Il n’a suffi que quelques matchs pour que Rajotte devienne une figure fort populaire auprès des partisans des Tigres. Sa propension pour les bagarres en faisait souvent oublier la marque finale. L’équipe a enregistré son record pour le plus grand nombre de minutes de pénalités en une campagne dès la première saison du Valleyfieldois, aujourd’hui directeur du service des sports au cégep de Thetford Mines. Cette marque tient toujours.
«Dès mon arrivée, j’étais tout feu, tout flamme. Mon niveau de confiance était très élevé… peut-être un peu trop. Mon passage à Victoriaville a été mes plus belles années. L’imaginaire de mes enfants a été marqué ici. Encore aujourd’hui, leurs meilleurs amis sont dans la région.
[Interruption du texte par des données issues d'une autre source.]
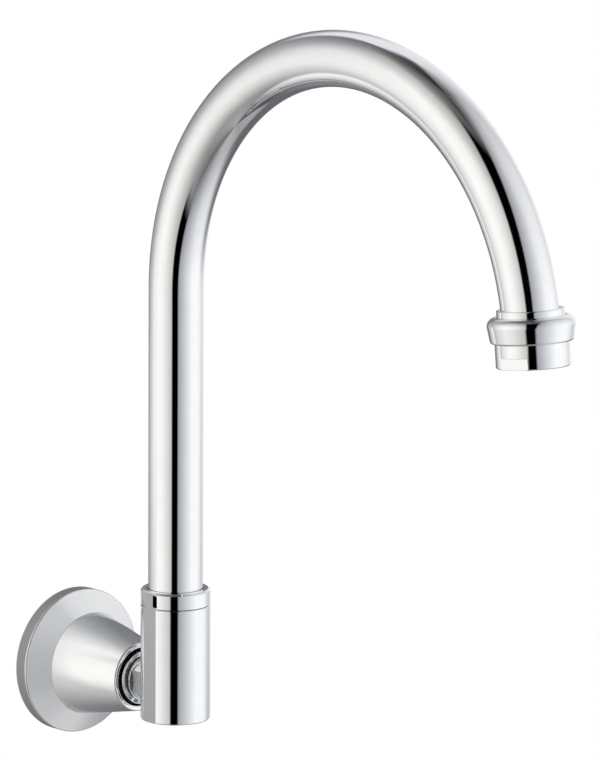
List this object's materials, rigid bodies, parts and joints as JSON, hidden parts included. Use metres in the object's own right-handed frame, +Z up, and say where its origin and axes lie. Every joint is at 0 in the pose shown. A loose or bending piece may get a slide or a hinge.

Si je n’avais pas été embauché à Thetford Mines (en 2004), le plan était de revenir s’installer à Victoriaville, d’ailleurs», souligne l’ex-entraîneur.
Alain Rajotte et sa famille ont été très engagés dans la communauté lors de leur séjour dans les Bois-Francs. Quatorze entraîneurs ont défilé au cours des 30 années d’activités de l’équipe. C’est lui qui a marqué le plus profondément la mémoire des amateurs. «Je n’étais pas aussi théâtral que Richard Martel, mais j’étais quand même capable d’en faire des belles», poursuit-il en riant.
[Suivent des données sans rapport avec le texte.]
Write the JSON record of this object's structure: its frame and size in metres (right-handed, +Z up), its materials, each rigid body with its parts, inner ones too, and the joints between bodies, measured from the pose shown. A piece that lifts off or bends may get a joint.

On ne compte plus les fois où Rajotte a été expulsé d’un match par un officiel. «Mais c’était toujours planifié. Les gens pensent que je perdais les pédales, mais en fait, tout était prévu. Il arrivait même d’annoncer aux joueurs et à mes adjoints durant un entracte que je serais expulsé dès la reprise du jeu», se souvient-il.
Il agissait ainsi pour attirer les foules, insuffler de l’énergie à sa troupe ou secouer l’adversaire. Son attitude théâtrale permettait aussi de braquer les projecteurs sur lui et enlever de la pression sur les épaules de ses protégés.
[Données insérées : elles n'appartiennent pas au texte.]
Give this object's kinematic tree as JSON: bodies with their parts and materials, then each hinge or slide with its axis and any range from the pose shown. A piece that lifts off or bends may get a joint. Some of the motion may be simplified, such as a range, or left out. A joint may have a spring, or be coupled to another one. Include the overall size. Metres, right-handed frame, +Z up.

«Aussi surprenant qu’il puisse paraître, j’entretenais tout de même une bonne relation avec les officiels. Il nous arrivait de partager une bière dans un bar. J’ai même aidé l’un d’entre eux qui avait fait une crevaison après un match. Un sondage parmi les officiels avait révélé que l’entraîneur avec qui ils aimaient le moins travailler était Guy Chouinard. Il était pourtant un ange derrière le banc. Ses répliques étaient sans doute plus corsées que les miennes», a dit Rajotte.
Celui-ci a étonnamment été suspendu rarement considérant le style qu’il pratiquait. Il ne se souvient que d’un autre épisode, outre celui avec Therrien. Les autorités de la LHJMQ l’avaient puni pour avoir été à l’origine d’une mêlée typique de cette époque. Frédérick Girard, de l’Océanic de Rimouski, avait frappé violemment Samuel St-Pierre, des Tigres. Les Victoriavillois ont aussitôt fomenté un plan pour le venger lors du match suivant. Au cours des années 90, on se faisait justice soi-même, comme au Far West.
«J’avais dit à Dean Stock d’aller voir Vincent Lecavalier. S’il jetait les gants, j’avais dit à Dean d’y aller mollo. Ils ont finalement engagé le combat. À ma grande surprise, le plan n’a pas été suivi. Dean et Vincent y sont allés d’un combat très ouvert. Même si ça n’avait pas été prouvé, on m’avait tenu responsable pour cette situation. Encore aujourd’hui, certains pensent qu’on voulait donner une leçon à Vincent parce qu’il n’avait pas voulu se joindre à nous. Ce n’était pas pour ça. C’était relié au coup qu’avait reçu Samuel», a-t-il raconté. Durant ce match, un partisan avait même lancé son dentier en direction d’un joueur des Tigres. P.J. Stock avait saisi la prothèse et l’avait enfilée en narguant la foule.
Des histoires comme celles-ci, Alain Rajotte peut en raconter d’innombrables. Des incidents survenaient toutes les semaines. Les guerres de mots dans les médias étaient aussi monnaie courante. La LHJMQ tolérait les échanges publics colorés. Aujourd’hui, les amendes abondent dans pareilles circonstances.
Alain Rajotte a quitté les Tigres à la fin de son contrat en 2000. Plusieurs partisans souhaitaient son retour, mais les deux parties ont choisi de se séparer. «De fortes rumeurs envoyaient Pierre Roux à Québec. Un groupe de partisans souhaitaient que je reste dans les doubles fonctions. Ça a été envisagé. J’ai plutôt opté pour tenter ma chance chez les pros pour mon bien et celui des Tigres. J’ai bien vécu avec cette décision. Ça a été beaucoup plus difficile pour ma famille. J’ai essuyé bien des larmes», a-t-il partagé. C’est Mario Durocher qui a pris les rênes des Tigres par la suite. Deux saisons plus tard, l’organisation raflait son unique coupe du Président.